Ex Bertone, operai cedono al Piano Marchionne - Diritto di critica
Hanno ceduto alla “responsabilità” perché non avevano scelta: e non l’avevano perché tutti se ne sono lavati le mani. E’ questa la sensazione che serpeggia a poche ore dalla conclusione del referendum alle Officine Automobilistiche Grugliasco (ex Bertone), dove gli operai hanno detto sì (93% dei votanti) alla proposta Fiat per il rilancio degli investimenti. La stessa votata a fatica a Mirafiori e a Pomigliano. Nessuno scontro interno stavolta: anche il delegato Fiom ha esortato i colleghi ad accettare il Piano Marchionne, andando contro il comitato centrale Fiom.
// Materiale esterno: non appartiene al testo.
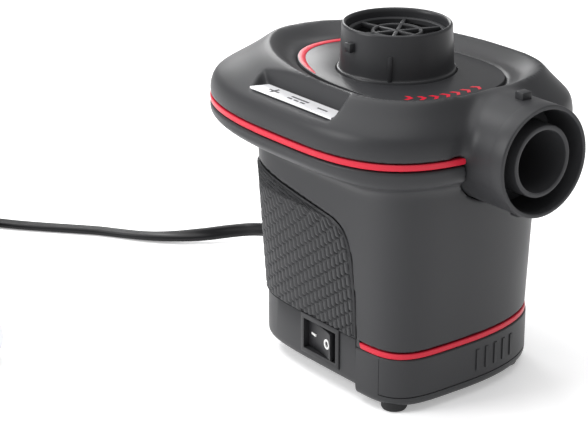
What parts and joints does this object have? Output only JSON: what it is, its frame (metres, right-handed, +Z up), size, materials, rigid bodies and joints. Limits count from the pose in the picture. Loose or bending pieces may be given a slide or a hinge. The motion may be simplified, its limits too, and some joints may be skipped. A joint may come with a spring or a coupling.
{
  "type": "air mattress pump",
  "caption": "Handheld electric pump with a broad oval head, an inlet port on top, a round outlet on the side, a grip with rocker switch and a coiled power lead.",
  "frame": {"origin": "on the floor under the middle of the head, which is the top port's axis", "axes": "+X out of the outlet nozzle, -Y the side with the rocker switch and finger pocket, +Z up the top port's axis"},
  "size_m": [0.3036, 0.1889, 0.122],
  "materials": {
    "charcoal_plastic": "satin moulded, finely grained",
    "dark_plastic": "smooth satin",
    "red_plastic": "semi-gloss",
    "black_plastic": "satin",
    "lead_vinyl": "soft satin vinyl",
    "black_rubber": "matt",
    "steel": "plated, lightly brushed",
    "silver_label": "printed satin foil",
    "brass": "bare",
    "white_nylon": "satin moulded",
    "ferrite": "sintered, matt",
    "winding_copper": "enamelled copper on a steel core",
    "capacitor_film": "glossy dip coat",
    "red_wire": "satin vinyl",
    "black_wire": "satin vinyl"
  },
  "bodies": {
    "housing": {"accent_crescent": "red_plastic", "badge_panel": "charcoal_plastic", "base_screw_1": "steel", "base_screw_2": "steel", "base_screw_3": "steel", "base_screw_4": "steel", "base_tray": "charcoal_plastic", "body_shell": "charcoal_plastic", "coil_tie": "black_rubber", "fan_bowl": "dark_plastic", "foot_1": "black_rubber", "foot_2": "black_rubber", "foot_3": "black_rubber", "foot_4": "black_rubber", "grip_pad": "charcoal_plastic", "head_cover": "charcoal_plastic", "head_screw_1": "steel", "head_screw_2": "steel", "head_screw_3": "steel", "head_screw_4": "steel", "inlet_guard": "dark_plastic", "inlet_port": "dark_plastic", "inlet_seal": "black_rubber", "lead_coil": "lead_vinyl", "lead_tail": "lead_vinyl", "lead_wire_1": "red_wire", "lead_wire_2": "black_wire", "lower_trim": "red_plastic", "motor_can": "steel", "motor_end_cap": "white_nylon", "motor_magnet_1": "ferrite", "motor_magnet_2": "ferrite", "motor_screw_1": "steel", "motor_screw_2": "steel", "outlet_collar": "charcoal_plastic", "outlet_nozzle": "charcoal_plastic", "plug_body": "black_plastic", "plug_cap": "steel", "power_lead": "lead_vinyl", "rating_plate": "silver_label", "rear_cover": "charcoal_plastic", "strain_relief": "black_rubber", "suppressor": "capacitor_film", "switch_frame": "black_plastic", "switch_terminal_1": "brass", "switch_terminal_2": "brass", "top_plate": "dark_plastic", "upper_trim": "red_plastic"},
    "rotor": {"motor_shaft": "steel", "motor_armature": "winding_copper", "motor_commutator": "winding_copper", "impeller": "white_nylon", "impeller_clip": "steel"},
    "rocker": {"switch_rocker": "black_plastic"},
    "tip": {"plug_tip": "steel"},
    "contact_left": {"plug_contact_1": "steel"},
    "contact_right": {"plug_contact_2": "steel"}
  },
  "joints": [
    {"name": "fan_spin", "type": "hinge", "parent": "housing", "child": "rotor", "pos_m": [0, 0, 0.08], "axis": [0, 0, 1], "continuous": true},
    {"name": "rocker_tilt", "type": "hinge", "parent": "housing", "child": "rocker", "pos_m": [0.0057, -0.0329, 0.0153], "axis": [0, 0, 1], "range_deg": [0, 21]},
    {"name": "tip_press", "type": "slide", "parent": "housing", "child": "tip", "axis": [-1, 0, 0], "range_m": [0, 0.003], "stiffness_N_per_m": 900, "springref_m": -0.002},
    {"name": "contact_left_press", "type": "slide", "parent": "housing", "child": "contact_left", "axis": [0, 1, 0], "range_m": [0, 0.0012], "stiffness_N_per_m": 1500, "springref_m": -0.001},
    {"name": "contact_right_press", "type": "slide", "parent": "housing", "child": "contact_right", "axis": [0, -1, 0], "range_m": [0, 0.0012], "stiffness_N_per_m": 1500, "springref_m": -0.001}
  ]
}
Tutti gli operai della ex Bertone sono in cassa integrazione da 6 anni. Rifiutare il piano Marchionne per il rilancio dell’attività sarebbe stato puro suicidio, come i vertici aziendali hanno fatto capire in più occasioni. Il pacchetto, se le firme confermeranno l’unanimità del referendum, prevede la produzione di un nuovo modello Maserati nello stabilimento, per un volume di circa 50mila vetture all’anno.
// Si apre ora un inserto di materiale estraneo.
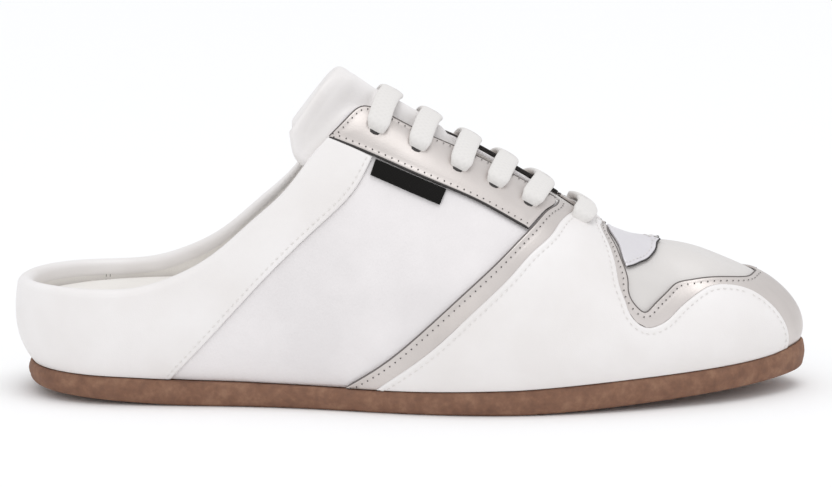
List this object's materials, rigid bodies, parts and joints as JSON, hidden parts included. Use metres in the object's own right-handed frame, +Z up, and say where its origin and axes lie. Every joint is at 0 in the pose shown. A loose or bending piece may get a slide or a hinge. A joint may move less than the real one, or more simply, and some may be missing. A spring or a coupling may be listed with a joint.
{
  "type": "sneaker",
  "caption": "Low leather sneaker with an open back, padded tongue, flat lace bars across the throat and a thin crepe rubber sole.",
  "frame": {"origin": "on the flat tread of the sole, on the heel-to-toe line at mid length", "axes": "+X from heel to toe, +Y towards the inner side of the foot, +Z up"},
  "size_m": [0.2629, 0.092, 0.1078],
  "materials": {
    "sole": "matte crepe rubber",
    "white_leather": "smooth coated leather, satin",
    "silver_leather": "metallic foil leather, semi-gloss",
    "lining": "soft matte lining leather",
    "lace": "flat woven cotton lace",
    "tab": "woven ribbon, matte"
  },
  "bodies": {
    "root": {"outsole": "sole", "insole": "lining", "upper": "white_leather", "heel_panel": "white_leather", "tongue": "white_leather", "eyestay_lateral": "silver_leather", "eyestay_medial": "silver_leather", "trim_lateral": "silver_leather", "trim_medial": "silver_leather", "trim_toe": "silver_leather", "mudguard_lateral": "white_leather", "mudguard_medial": "white_leather", "throat_tab": "silver_leather", "side_tab": "tab", "lace_bar_1": "lace", "lace_bar_2": "lace", "lace_bar_3": "lace", "lace_bar_4": "lace", "lace_bar_5": "lace", "lace_bar_6": "lace"}
  },
  "joints": []
}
Per farlo, serviranno 550 milioni di euro in investimenti – previsti a partire dal 1 gennaio 2012 – e soprattutto il massimo utilizzo delle risorse umane. Diventano prassi i 18 turni a settimana, le ore di straordinario diventano 320 ogni anno (pari a 40 domeniche lavorate). Senza dimenticare le nuove regole sulla governabilità dello stabilimenti, tese a stroncare l’assenteismo, e per l’esigibilità degli accordi, ovvero una limitazione alle forme di protesta e agli scioperi.
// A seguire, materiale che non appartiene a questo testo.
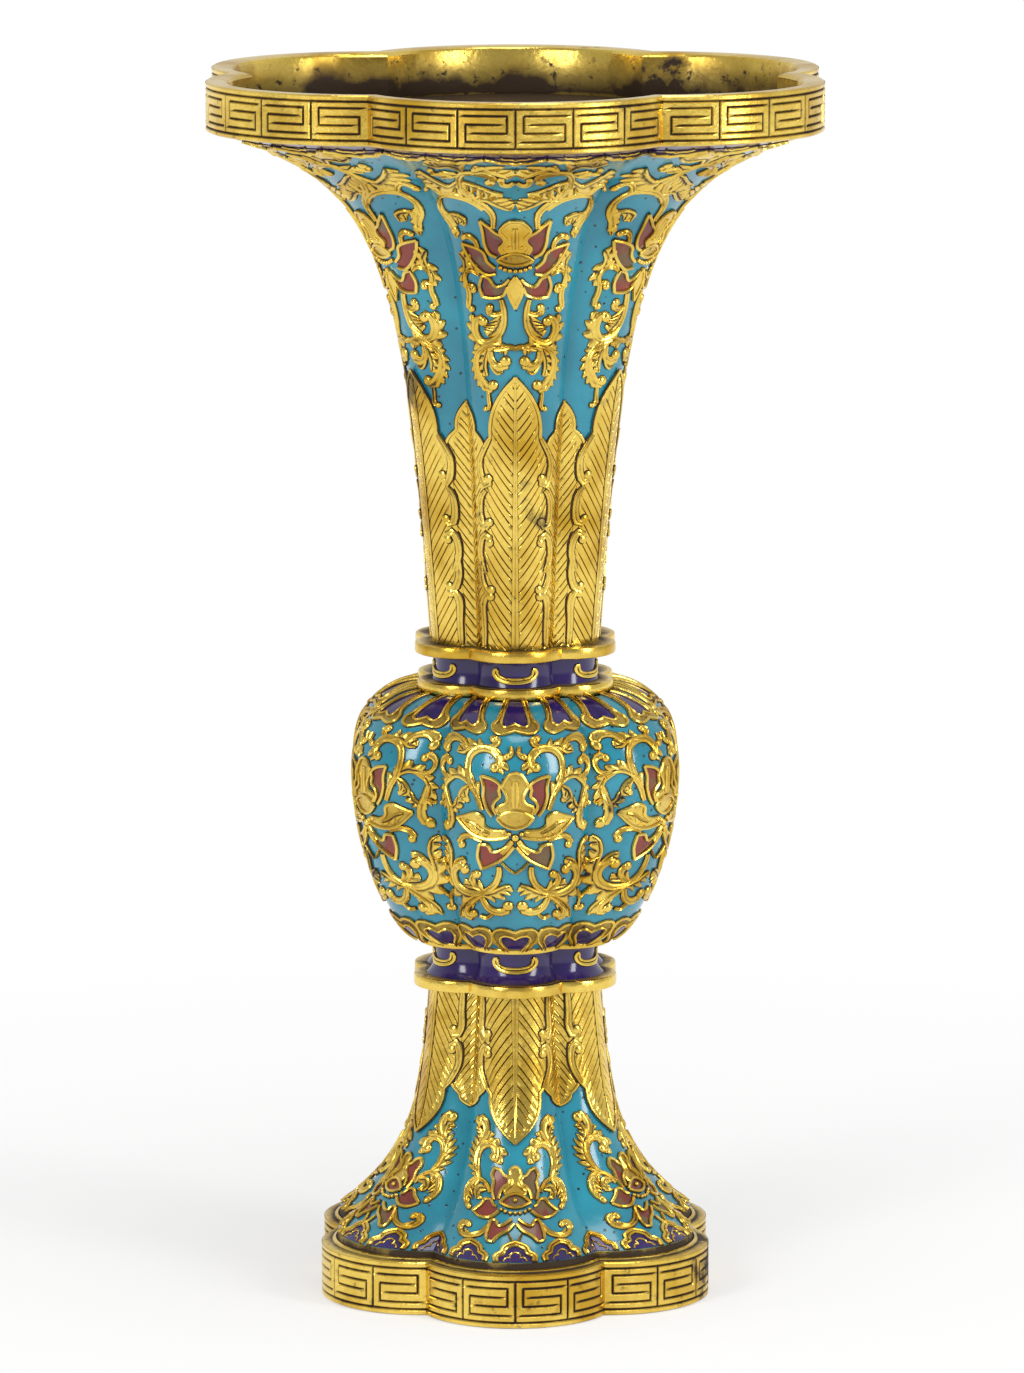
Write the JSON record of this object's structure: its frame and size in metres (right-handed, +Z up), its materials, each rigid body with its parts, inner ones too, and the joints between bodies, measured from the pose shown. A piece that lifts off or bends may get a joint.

Non è un boccone semplice da digerire. La decisione dei 1087 lavoratori è stata sofferta, ma senza alternative concrete. Il testo, presentato il 15 febbraio scorso e sottoposto ad ogni genere di pressione e commento da parte di politici e sindacalisti, non è cambiato di una virgola. La trattativa non è mai cominciata, non solo verso la Fiom, ma anche con le altre sigle “responsabili”. Gli accordi separati sono stati firmati a busta chiusa.
I commenti al post-voto sono scontati. Tutti si complimentano con gli operai per il “grande senso di responsabilità dimostrato dai dipendenti delle Officine”. Al primo posto la Fiat, che vuol vedere le firme dei sindacati prima di gioire davvero: ma anche Bonanni della Cisl esulta per “la sconfitta dell’estremismo della Fiom”. Angeletti della Uil avverte i delegati rsu della Fiom, “ora tocca a loro rimediare ai danni fatti dal comitato centrale”. Il mondo politico si stringe attorno all’azienda e applaude la grande svolta di Fabbrica Italia, sempre più vicina – a loro parere – al divenire realtà. “Vince il pragmatismo, perde l’ideologia”, per Sacconi: per il Pd, “stima agli operai per la coraggiosa scelta”.
Chi si avvicina di più alla verità, forse, è la Camusso, della Cgil. “La scelta fatta dalle Rsu dell’ex Bertone denuncia come il Governo di questo Paese e il sistema delle imprese, la Fiat in modo particolare, non abbiano svolto il loro ruolo”. Ma anche la Cgil, dov’era?
Una nota schizofrenica chiude la giornata: la Fiom di Chieti ha proclamato in serata lo sciopero dello straordinario (di otto ore) per sabato 7 e domenica 8 maggio. Il motivo è la contestazione degli accordi di Mirafiori, per cui il sindacato chiede un nuovo testo e un referendum universale per tutti i lavoratori dell’azienda. Il fronte dell’unico sindacato oltranzista è definitivamente rotto.